>>>

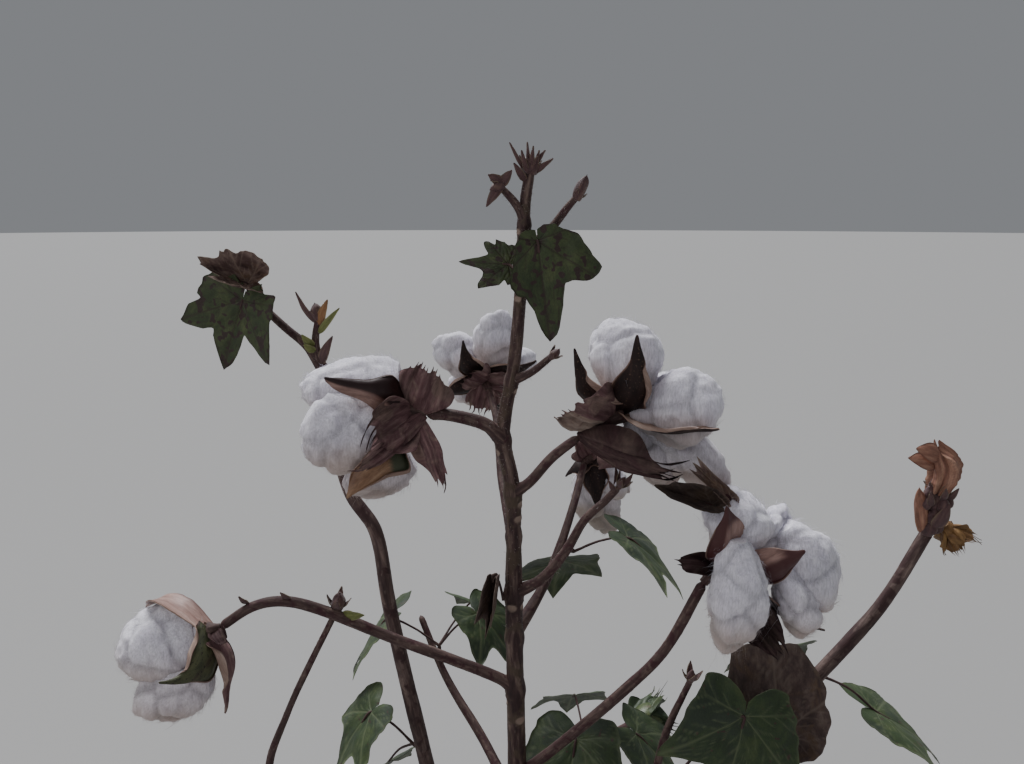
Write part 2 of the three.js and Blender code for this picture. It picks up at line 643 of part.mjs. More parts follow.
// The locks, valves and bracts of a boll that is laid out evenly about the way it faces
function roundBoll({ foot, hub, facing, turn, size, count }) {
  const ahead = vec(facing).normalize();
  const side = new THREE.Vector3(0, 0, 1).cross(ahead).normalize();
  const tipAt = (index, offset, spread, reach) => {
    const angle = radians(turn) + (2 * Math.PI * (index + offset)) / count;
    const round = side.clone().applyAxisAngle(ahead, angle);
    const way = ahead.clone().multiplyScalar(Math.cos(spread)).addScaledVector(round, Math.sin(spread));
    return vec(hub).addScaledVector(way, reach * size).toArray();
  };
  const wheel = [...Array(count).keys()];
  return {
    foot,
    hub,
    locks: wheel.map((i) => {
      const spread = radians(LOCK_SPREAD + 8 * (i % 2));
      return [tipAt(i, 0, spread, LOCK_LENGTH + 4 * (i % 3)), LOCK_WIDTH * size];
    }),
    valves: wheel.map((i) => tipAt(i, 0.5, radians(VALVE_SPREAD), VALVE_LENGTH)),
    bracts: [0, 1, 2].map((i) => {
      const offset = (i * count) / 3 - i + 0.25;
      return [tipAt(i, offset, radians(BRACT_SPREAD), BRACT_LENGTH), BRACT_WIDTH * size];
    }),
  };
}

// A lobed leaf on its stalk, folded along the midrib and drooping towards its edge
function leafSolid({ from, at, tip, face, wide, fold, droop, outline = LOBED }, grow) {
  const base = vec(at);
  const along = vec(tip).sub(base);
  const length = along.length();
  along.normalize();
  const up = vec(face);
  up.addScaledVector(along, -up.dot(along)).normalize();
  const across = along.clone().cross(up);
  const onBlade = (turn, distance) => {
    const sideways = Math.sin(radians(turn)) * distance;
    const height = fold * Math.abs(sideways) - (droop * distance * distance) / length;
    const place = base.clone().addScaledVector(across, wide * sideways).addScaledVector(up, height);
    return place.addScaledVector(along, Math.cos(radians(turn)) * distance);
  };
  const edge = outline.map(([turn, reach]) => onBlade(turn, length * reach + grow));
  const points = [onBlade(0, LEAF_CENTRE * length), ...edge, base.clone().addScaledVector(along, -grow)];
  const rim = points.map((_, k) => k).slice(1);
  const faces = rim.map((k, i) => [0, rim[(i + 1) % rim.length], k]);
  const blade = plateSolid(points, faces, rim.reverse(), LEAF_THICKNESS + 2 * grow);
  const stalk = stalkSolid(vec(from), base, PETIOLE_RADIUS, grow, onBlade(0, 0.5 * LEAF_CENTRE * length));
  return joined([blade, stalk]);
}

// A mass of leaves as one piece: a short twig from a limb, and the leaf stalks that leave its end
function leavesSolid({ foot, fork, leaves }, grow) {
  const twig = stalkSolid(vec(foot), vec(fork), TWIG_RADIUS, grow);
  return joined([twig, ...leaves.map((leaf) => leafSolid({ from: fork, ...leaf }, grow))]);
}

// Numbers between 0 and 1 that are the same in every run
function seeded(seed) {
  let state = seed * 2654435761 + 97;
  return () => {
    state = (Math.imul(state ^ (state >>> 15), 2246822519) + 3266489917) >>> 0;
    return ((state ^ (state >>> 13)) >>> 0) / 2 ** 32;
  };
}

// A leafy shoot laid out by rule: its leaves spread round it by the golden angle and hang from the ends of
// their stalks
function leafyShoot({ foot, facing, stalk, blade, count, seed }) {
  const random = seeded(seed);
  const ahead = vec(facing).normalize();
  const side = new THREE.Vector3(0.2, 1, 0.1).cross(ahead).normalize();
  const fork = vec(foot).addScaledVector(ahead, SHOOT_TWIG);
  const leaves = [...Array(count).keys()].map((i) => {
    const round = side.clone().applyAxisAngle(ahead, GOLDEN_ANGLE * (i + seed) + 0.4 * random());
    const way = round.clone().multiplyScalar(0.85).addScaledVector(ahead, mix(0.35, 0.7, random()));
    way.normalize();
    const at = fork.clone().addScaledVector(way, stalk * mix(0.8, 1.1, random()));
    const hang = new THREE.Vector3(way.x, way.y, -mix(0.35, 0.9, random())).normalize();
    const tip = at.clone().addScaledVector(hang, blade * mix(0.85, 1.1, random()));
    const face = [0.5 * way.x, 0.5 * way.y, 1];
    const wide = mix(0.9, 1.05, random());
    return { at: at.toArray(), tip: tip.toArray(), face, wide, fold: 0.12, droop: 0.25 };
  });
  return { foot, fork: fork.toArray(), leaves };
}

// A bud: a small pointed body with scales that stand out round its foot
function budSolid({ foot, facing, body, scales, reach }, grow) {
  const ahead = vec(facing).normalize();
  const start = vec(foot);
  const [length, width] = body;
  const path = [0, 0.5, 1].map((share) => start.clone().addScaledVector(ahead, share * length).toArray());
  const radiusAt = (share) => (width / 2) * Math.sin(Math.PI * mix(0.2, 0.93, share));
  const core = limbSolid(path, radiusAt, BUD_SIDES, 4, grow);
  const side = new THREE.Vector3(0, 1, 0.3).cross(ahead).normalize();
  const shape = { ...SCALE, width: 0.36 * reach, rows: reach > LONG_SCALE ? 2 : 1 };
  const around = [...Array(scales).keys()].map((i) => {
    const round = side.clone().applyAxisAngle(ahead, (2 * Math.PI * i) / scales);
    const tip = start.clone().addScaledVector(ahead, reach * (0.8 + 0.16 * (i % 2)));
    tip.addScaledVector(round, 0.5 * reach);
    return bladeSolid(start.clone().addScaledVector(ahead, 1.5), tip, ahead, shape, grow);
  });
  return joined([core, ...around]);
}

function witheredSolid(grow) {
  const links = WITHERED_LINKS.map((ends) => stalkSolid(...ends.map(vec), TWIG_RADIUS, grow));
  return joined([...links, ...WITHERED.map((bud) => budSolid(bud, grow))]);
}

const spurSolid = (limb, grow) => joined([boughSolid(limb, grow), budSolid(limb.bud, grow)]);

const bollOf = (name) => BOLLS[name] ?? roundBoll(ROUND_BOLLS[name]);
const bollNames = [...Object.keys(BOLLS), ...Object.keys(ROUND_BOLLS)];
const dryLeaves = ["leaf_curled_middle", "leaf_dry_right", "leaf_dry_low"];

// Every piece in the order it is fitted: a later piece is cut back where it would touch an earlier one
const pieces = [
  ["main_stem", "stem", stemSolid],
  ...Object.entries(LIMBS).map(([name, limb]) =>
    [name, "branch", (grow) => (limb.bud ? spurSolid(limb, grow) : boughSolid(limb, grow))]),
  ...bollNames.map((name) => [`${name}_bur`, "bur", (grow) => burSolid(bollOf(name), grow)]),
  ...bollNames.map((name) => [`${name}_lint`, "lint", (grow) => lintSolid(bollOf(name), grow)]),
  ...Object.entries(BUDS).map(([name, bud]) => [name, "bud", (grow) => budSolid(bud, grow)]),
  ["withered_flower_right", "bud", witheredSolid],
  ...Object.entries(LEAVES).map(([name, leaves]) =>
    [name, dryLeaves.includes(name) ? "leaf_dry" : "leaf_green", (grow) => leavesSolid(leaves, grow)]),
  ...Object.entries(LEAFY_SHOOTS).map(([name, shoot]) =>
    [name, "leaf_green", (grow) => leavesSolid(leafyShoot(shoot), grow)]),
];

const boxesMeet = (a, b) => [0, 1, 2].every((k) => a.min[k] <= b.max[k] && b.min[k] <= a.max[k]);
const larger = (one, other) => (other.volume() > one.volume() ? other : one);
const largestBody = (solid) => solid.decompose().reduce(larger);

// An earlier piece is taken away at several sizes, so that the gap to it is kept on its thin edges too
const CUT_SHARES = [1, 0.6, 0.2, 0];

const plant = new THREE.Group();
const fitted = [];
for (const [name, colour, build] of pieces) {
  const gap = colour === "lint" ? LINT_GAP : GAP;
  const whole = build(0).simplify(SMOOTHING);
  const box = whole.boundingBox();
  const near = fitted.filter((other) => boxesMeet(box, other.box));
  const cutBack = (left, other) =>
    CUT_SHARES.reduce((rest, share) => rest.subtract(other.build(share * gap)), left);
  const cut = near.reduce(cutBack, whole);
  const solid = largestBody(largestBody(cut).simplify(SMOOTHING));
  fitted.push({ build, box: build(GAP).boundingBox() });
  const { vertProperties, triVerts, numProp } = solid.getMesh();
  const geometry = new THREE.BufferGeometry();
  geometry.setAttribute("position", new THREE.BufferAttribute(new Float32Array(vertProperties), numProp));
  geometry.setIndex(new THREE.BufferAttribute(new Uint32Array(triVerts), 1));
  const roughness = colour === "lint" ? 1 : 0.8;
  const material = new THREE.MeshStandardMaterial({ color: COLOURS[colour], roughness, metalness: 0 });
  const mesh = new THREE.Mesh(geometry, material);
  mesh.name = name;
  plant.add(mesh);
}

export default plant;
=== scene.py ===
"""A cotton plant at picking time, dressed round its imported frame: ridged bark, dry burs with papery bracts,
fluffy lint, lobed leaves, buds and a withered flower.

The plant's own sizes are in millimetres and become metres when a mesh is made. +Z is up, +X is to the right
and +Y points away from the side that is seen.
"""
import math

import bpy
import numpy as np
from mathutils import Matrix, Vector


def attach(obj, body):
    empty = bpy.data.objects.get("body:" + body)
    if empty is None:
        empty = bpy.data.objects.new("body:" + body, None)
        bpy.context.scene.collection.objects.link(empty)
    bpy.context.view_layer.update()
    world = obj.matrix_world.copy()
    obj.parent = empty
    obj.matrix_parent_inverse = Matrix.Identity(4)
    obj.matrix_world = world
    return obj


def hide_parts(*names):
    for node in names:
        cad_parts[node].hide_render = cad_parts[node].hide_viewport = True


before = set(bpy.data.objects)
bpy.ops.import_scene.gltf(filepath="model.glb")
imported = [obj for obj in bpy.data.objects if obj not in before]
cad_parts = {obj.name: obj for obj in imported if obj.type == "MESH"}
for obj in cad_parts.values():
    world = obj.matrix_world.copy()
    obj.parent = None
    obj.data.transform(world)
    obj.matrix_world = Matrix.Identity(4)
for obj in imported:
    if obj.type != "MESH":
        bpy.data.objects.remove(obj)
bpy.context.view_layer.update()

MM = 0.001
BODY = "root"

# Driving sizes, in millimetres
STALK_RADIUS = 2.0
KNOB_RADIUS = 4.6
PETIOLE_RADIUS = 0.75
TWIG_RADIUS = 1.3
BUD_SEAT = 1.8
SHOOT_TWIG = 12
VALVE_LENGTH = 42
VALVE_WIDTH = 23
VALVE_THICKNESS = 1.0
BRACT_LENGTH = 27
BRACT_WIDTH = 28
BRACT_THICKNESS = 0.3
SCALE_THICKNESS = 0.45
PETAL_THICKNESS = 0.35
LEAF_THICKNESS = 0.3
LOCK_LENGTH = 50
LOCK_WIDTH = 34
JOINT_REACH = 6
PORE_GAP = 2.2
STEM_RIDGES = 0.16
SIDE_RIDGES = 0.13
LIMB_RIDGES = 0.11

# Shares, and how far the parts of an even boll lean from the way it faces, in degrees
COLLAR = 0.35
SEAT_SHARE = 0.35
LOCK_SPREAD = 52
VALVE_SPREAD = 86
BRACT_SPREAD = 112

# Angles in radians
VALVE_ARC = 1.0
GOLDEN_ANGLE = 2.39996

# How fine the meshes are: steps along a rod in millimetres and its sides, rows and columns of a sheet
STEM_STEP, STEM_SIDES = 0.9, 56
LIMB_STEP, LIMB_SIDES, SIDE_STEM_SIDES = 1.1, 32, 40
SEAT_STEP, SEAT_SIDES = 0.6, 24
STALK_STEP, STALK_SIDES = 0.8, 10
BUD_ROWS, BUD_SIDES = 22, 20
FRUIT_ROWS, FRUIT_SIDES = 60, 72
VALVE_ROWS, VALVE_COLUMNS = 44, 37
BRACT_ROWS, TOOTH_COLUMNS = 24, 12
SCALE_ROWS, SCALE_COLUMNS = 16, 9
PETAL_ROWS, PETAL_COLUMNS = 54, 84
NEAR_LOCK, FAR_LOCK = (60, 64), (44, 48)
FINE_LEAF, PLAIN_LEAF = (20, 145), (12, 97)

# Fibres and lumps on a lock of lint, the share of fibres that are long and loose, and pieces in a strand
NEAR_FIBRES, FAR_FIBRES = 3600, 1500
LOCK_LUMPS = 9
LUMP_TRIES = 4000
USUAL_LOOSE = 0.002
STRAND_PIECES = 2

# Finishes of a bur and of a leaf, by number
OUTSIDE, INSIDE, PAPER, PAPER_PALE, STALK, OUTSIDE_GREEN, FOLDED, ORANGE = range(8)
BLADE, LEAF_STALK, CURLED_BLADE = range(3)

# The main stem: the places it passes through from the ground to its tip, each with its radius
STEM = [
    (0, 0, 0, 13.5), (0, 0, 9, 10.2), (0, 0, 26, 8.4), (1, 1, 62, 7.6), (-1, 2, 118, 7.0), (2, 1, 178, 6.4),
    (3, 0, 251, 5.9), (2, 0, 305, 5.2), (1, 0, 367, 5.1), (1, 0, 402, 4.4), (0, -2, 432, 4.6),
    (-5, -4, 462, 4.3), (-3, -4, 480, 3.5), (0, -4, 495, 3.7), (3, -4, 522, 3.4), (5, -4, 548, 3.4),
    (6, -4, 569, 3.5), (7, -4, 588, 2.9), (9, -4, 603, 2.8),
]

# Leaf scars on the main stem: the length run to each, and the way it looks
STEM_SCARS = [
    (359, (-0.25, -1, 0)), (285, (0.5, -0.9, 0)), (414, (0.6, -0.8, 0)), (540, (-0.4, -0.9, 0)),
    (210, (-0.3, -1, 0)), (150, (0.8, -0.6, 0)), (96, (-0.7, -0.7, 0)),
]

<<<

§ Your objective
In the listing above, find the line containing "const geometry = new" and the line containing "for node in", then repeat those two lines and everything between them exactly.

§ Task solution
  const geometry = new THREE.BufferGeometry();
  geometry.setAttribute("position", new THREE.BufferAttribute(new Float32Array(vertProperties), numProp));
  geometry.setIndex(new THREE.BufferAttribute(new Uint32Array(triVerts), 1));
  const roughness = colour === "lint" ? 1 : 0.8;
  const material = new THREE.MeshStandardMaterial({ color: COLOURS[colour], roughness, metalness: 0 });
  const mesh = new THREE.Mesh(geometry, material);
  mesh.name = name;
  plant.add(mesh);
}

export default plant;
=== scene.py ===
"""A cotton plant at picking time, dressed round its imported frame: ridged bark, dry burs with papery bracts,
fluffy lint, lobed leaves, buds and a withered flower.

The plant's own sizes are in millimetres and become metres when a mesh is made. +Z is up, +X is to the right
and +Y points away from the side that is seen.
"""
import math

import bpy
import numpy as np
from mathutils import Matrix, Vector


def attach(obj, body):
    empty = bpy.data.objects.get("body:" + body)
    if empty is None:
        empty = bpy.data.objects.new("body:" + body, None)
        bpy.context.scene.collection.objects.link(empty)
    bpy.context.view_layer.update()
    world = obj.matrix_world.copy()
    obj.parent = empty
    obj.matrix_parent_inverse = Matrix.Identity(4)
    obj.matrix_world = world
    return obj


def hide_parts(*names):
    for node in names:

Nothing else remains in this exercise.